The paper company already burns 500 tonnes per day of mill and community wood waste as hog fuel for their boilers.

St. Marys is applying for loans and grants for Ontario’s Forest Sector Prosperity Fund to build the co-gen plant.

Sault MPP David Orazietti promised government support to assist St. Marys with capital dollars and loan guarantees to construct a co-gen plant as well as secure a power purchase agreement with the Ontario Power Authority for the company to sell electricity into the Ontario grid to recoup their investment.

Only five years ago, a more prosperous company was handing out employee bonus cheques for as much as $36,000.

But in October, St. Marys was running for protection under the Companies’ Creditors Arrangement Act (CCAA).

CCAA is a commonly used statue by large businesses to restructure their finances or operations in a court-supervised environment.

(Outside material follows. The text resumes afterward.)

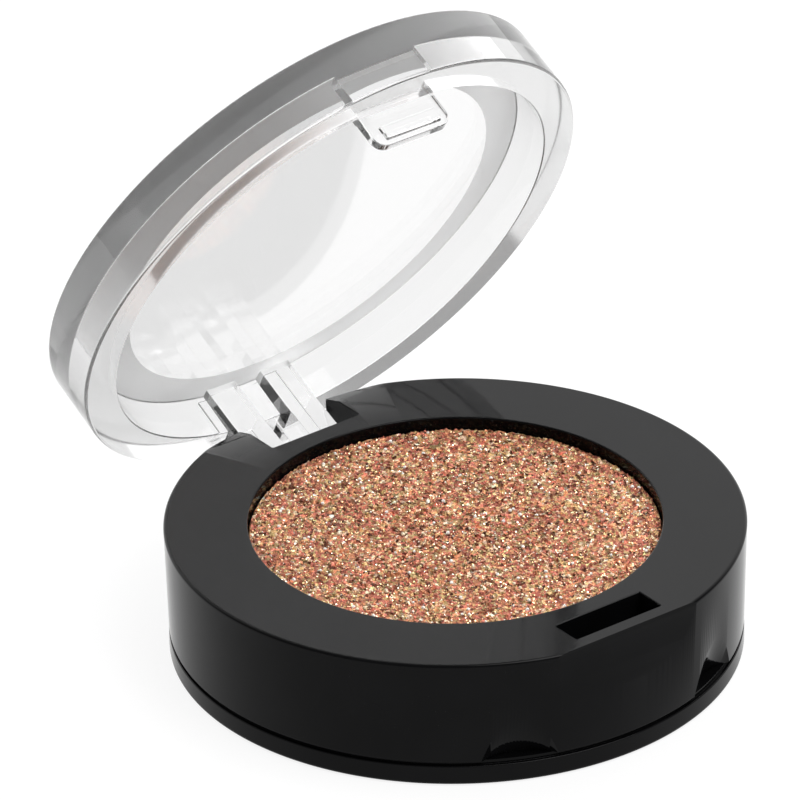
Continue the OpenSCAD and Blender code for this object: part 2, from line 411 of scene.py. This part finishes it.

The company blames upwardly spiraling energy and transportation costs, a high Canadian dollar and an inability to meet its pension obligations.

Dube said the unfavourable exchange rate has impacted their business over the last four years by an average of $40 million per year.

Most of their annual production of 240,000 tonnes of glossy supercalender paper is exported to U.S. corporate customers and retailers for use in magazines, advertising inserts and catalogues.

“Lots has changed,” says Dube. “We’re doing many things right, unfortunately the recipe for a business today in Ontario doesn’t lead to success.

The company isn’t ruling out a sale transaction as an alternative to their restructuring plan.

Deloitte & Touche Inc. is the court-appointed monitor to oversee the three-month restructuring expected to last until last January, which includes a process to solicit offers for St. Marys’ assets and operations.

Dube says St. Marys will continue to look at sales opportunities because of the “fast track” process under the CCAA time frame. “We’ve sent out an information package and have a data room to go through the process in a very thorough way looking at every option.

“Any and all opportunities will be looked at.”

No layoffs are planned for the workforce of 380.

“What makes this so difficult for our employees is that the mill has never produced more paper and a better quality at a better price,” says Dube. “We’re hitting the goals we’ve set for ourselves.”

The supercalender paper market remains healthy with current prices equal to the ten-year average of about $700 US per tonne.

The company has also invested $180 million in capital upgrades into the mill over the last 12 years and their order book is full going into 2007.

St. Marys recently secured a new customer, Shopco, a U.S. interior store fixture supplier.

Dube says the mill is also a highly energy efficient that consistently ranks in the top 10 per cent of comparable Canadian operations.

But uncontrollable economic factors has spelled bad news for the 110-year-old mill.

Dube says any restructuring plan will have to deal with the pension fund issue. But as of late November, the company had not yet opened any talks with the Communications,.Energy and Paperworkers Union.

Prior to the Nov. 20 announcement, MPP Orazietti pledged the government “will do whatever we can” to help St. Marys with their pension fund obligations, citing the Ontario government’s $150-million loan to bankrupt steelmaker Stelco last year.